Je suis persuadé que vous lirez, sur ces questions, avec grand intérêt le livre récent de Lucien Sève : Penser avec Marx aujourd’hui. Tome II. L’«  Homme » ? - Editions La Dispute - [je suis loin de mes archives et je cite l’ouvrage de mémoire et donc, peut-être, imparfaitement]. Je me permets de vous le recommander si vous ne le connaissez pas.
C’est parce que j’ai pensé que l’oeuvre et le cheminement de ce prêtre allemand pouvait intéresser un public francophone que j’ai proposé à Le Grand Soir cet article dont je n’ai été que le modeste traducteur. Merci encore de m’avoir dit que je ne me suis pas trompé.
Avec mes civilités empressées.
Manuel Colinas

19/05/2010 20:51 par Jean-Charles

Bonjour ! Je réagis à cette phrase :
"Si on peut imaginer que les premiers êtres dignes de s’appeler hominidés furent athées parce qu’encore incapables de s’interroger sur leur moi confronté à la nature"
Ne pas s’interroger sur l’existence du divin ne signifie pas en être incapable, ils n’étaient pas idiots, sinon nous ne serions pas là . Les hominidés se sont d’abord interrogés sur la morale (probablement sans en inventer le mot)
Une telle interrogation a eu nécessairement lieu puisqu’ils n’ont pas disparu.
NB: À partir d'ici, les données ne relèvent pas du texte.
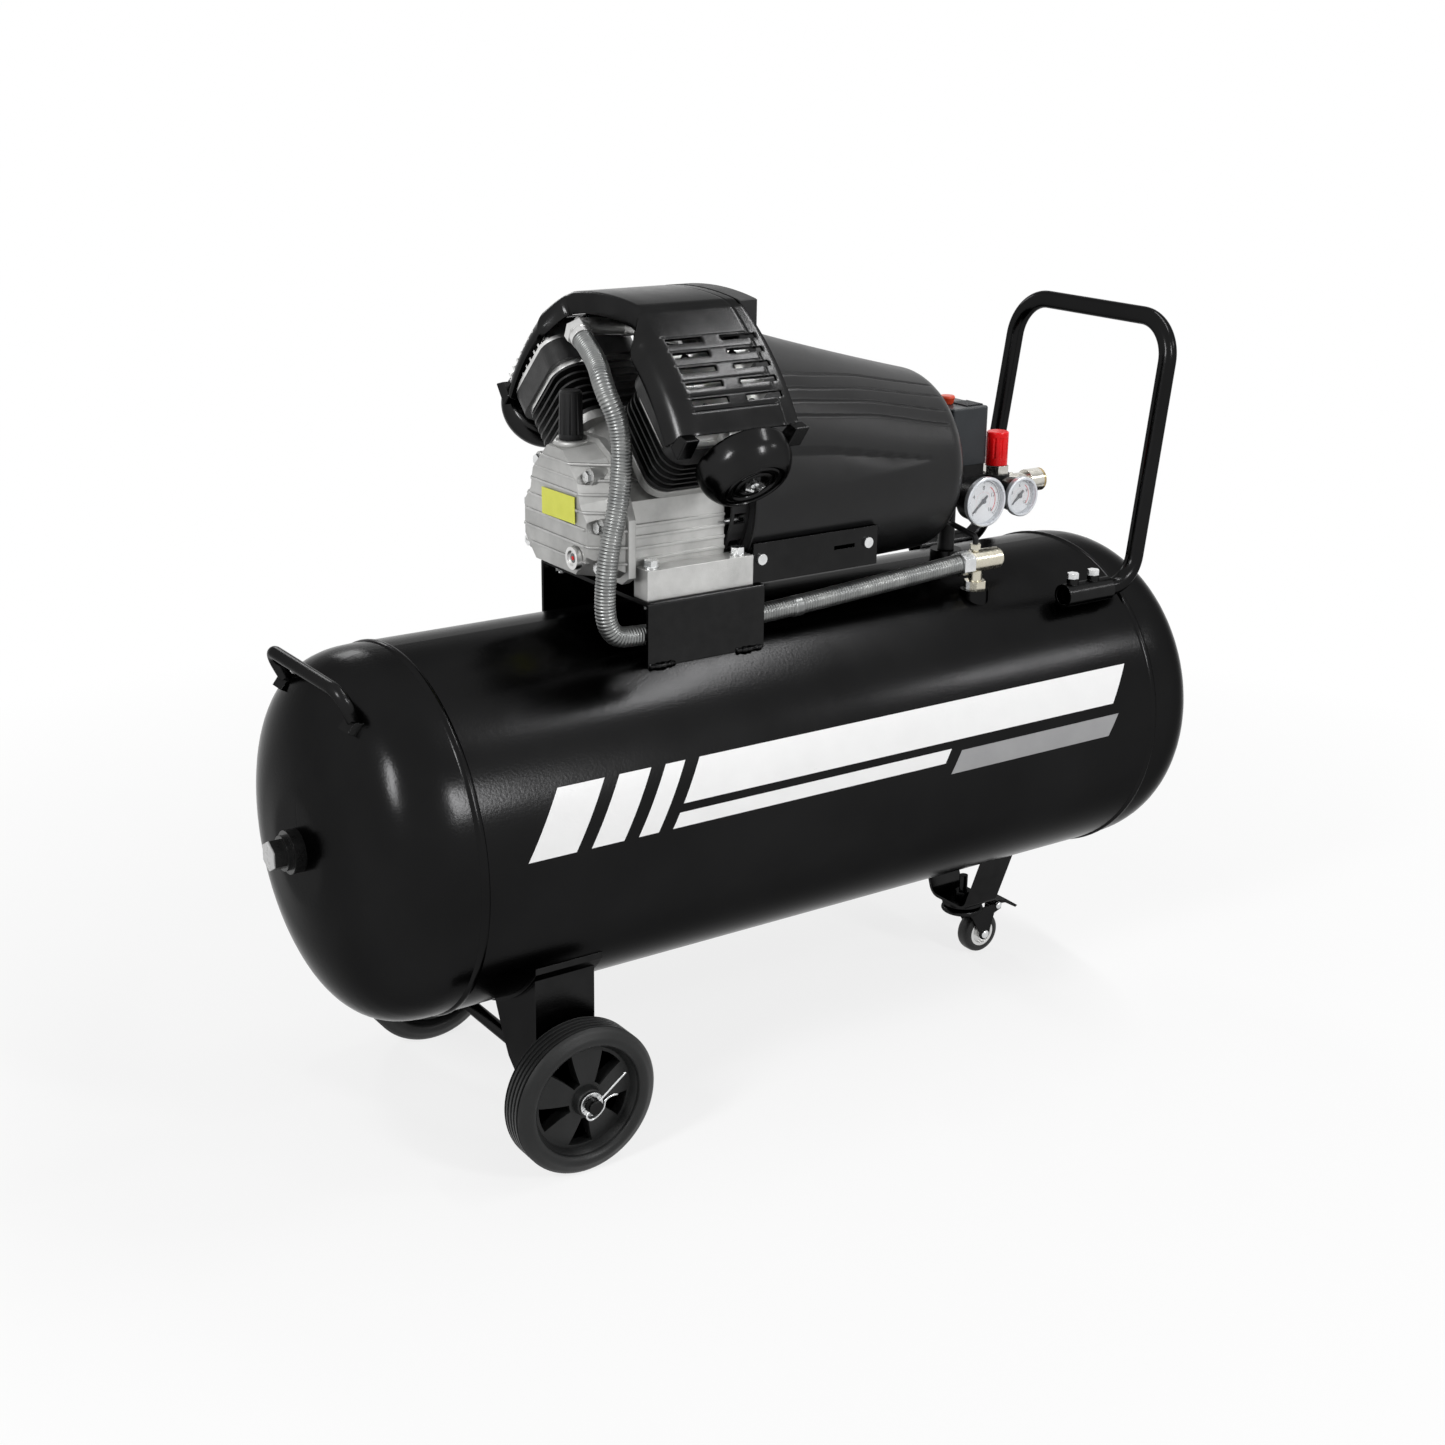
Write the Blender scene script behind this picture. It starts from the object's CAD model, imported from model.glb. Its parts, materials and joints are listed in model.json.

Cela signifie qu’ils ont vécu ensemble en cohérence, pour ne pas dire harmonie, et qu’ils ont donc eu des rêgles de vie commune, et donc une morale, et ce, avant l’invention des dieux comme tentative d’explication du monde.
La morale a donc bien été établie avant les dieux.
Maintenant, cette invention dont je parle, elle a été bien utile puisqu’elle a amené l’homme à la science, et donc, à l’athéisme.
Pour un développement bien meilleur que l’humble mien, je vous renvoie à ce formidable petit précis, sans haine ni stigmatisation dont voici des extraits :
http://atheisme.free.fr/Citations/Campillo_ferreras.htm
Bien à vous toutes et tous, quelques soient vos croyances et non-croyances, en toute amitié et respect,

22/05/2010 09:58 par Anonyme

Le pasteur évoqué dans l’histoire rassure une vieille dame lui disant qu’il n’y a pas de vie après la mort : il renie l’Évangile de Jésus. L’avis qu’il donne est alors un point de vue personnel et purement athée, et ne peut servir de preuve chrétienne d’absence de vie après la mort.

03/06/2010 16:20 par ruelle

Lorsque tu es mort la vie qui reste est en dehors de toi. tu es mort ! tu es mort !. C’est la vie qui reste.